The significance of OneCourt extends well beyond assistive technology. By partnering with the NFL and Ticketmaster to deploy devices at the Super Bowl, the initiative signals a structural shift in how organizations conceptualize fan experience, equity, and the sensory architecture of live entertainment. It challenges the overwhelmingly ocularcentric logic of modern spectacle and repositions accessibility not as regulatory compliance but as a meaningful dimension of brand value and cultural participation.
OneCourt exemplifies what scholars in design anthropology describe as ethnography of the possible—a forward-looking, human-centered design practice that transforms existing conditions rather than merely documenting them. The device enacts a multisensory servicescape, disrupting the assumption that spectatorship is inherently visual. Drawing on the extended mind thesis, OneCourt functions as a cognitive prosthesis that does not replace perception but augments it, translating visual data into haptic and auditory modalities. This parallels insights from the study of top-down perceptual processing: just as prior knowledge restructures how sighted individuals perceive an image, the tactile broadcast restructures how blind fans comprehend gameplay, enabling genuine participatory experience rather than passive attendance. The collaboration between the NFL, Ticketmaster, and OneCourt further illustrates how co-creation with underserved user communities generates decolonized design outputs that serve broader audiences—sighted fans have also reported that the device enhances their real-time comprehension of the game.

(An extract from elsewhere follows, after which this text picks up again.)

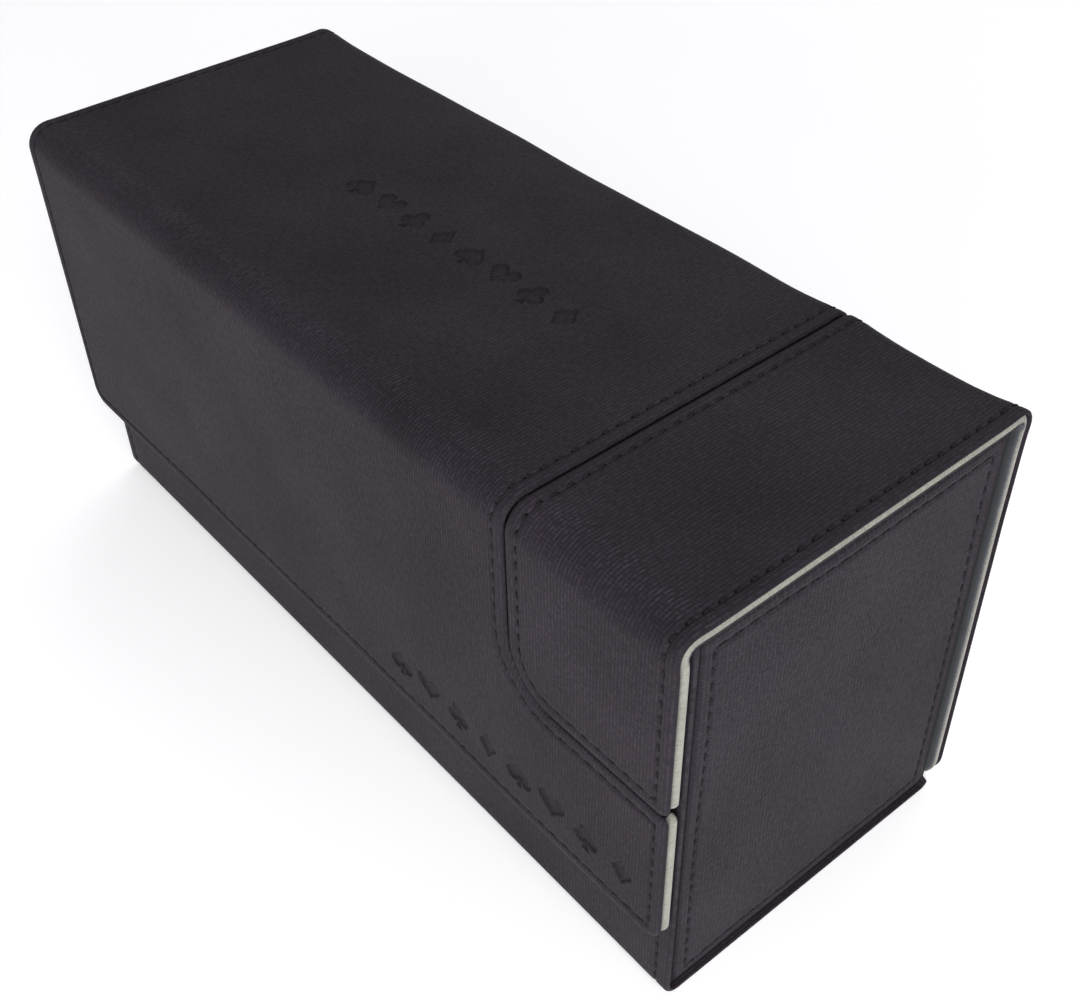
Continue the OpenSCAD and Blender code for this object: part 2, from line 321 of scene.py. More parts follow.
class Path:
    """A line in Y and Z through rounded corners. Its outward side is on the right of the way along it."""

    def __init__(self, corners, radii):
        self.parts, s = [], 0.0
        points = [np.array(c, float) for c in corners]
        start = points[0]
        for i, corner in enumerate(points[1:], 1):
            before = (corner - points[i - 1]) / np.linalg.norm(corner - points[i - 1])
            if i == len(points) - 1:
                self.parts.append(("line", s, s + np.linalg.norm(corner - start), start, before))
                break
            after = (points[i + 1] - corner) / np.linalg.norm(points[i + 1] - corner)
            turn = before[0] * after[1] - before[1] * after[0]
            angle = math.atan2(turn, float(before @ after))
            cut = radii[i - 1] * math.tan(abs(angle) / 2)
            end = corner - before * cut
            length = float(np.linalg.norm(end - start))
            self.parts.append(("line", s, s + length, start, before))
            s += length
            side = math.copysign(1, angle)
            centre = end + side * radii[i - 1] * left_of(before)
            a0 = math.atan2(*(end - centre)[::-1])
            length = radii[i - 1] * abs(angle)
            self.parts.append(("arc", s, s + length, centre, (radii[i - 1], a0, side)))
            s += length
            start = corner + after * cut
        self.length = self.parts[-1][2]
        self.arcs = [(p[1], p[2]) for p in self.parts if p[0] == "arc"]

    def at(self, s):
        """Places on the path, and the outward direction at each."""
        s = np.asarray(s, float)
        place, out = np.zeros((len(s), 2)), np.zeros((len(s), 2))
        for kind, s0, s1, origin, data in self.parts:
            lo = -np.inf if s0 == 0 else s0
            hi = np.inf if s1 == self.length else s1
            m = (s >= lo) & (s <= hi)
            if kind == "line":
                place[m] = origin + np.outer(s[m] - s0, data)
                out[m] = (data[1], -data[0])
            else:
                radius, a0, side = data
                a = a0 + side * (s[m] - s0) / radius
                ray = np.stack([np.cos(a), np.sin(a)], 1)
                place[m] = origin + radius * ray
                out[m] = side * ray
        return place, out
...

Practical Implications for Organizations
- Treat accessibility as a source of innovation, not a cost center; inclusive design frequently yields solutions that enhance experiences for all users.
- Invest in multisensory touchpoints across servicescapes to reach audiences whose needs ocularcentric defaults overlook.
- Pursue co-creation with disability communities early in the design process to ensure authenticity and functional relevance.
- Leverage strategic partnerships—as the NFL did with OneCourt and Ticketmaster—to scale inclusive technologies rapidly within existing infrastructures.
- Embed equity metrics into fan-experience KPIs to track the organizational impact of accessibility initiatives beyond compliance.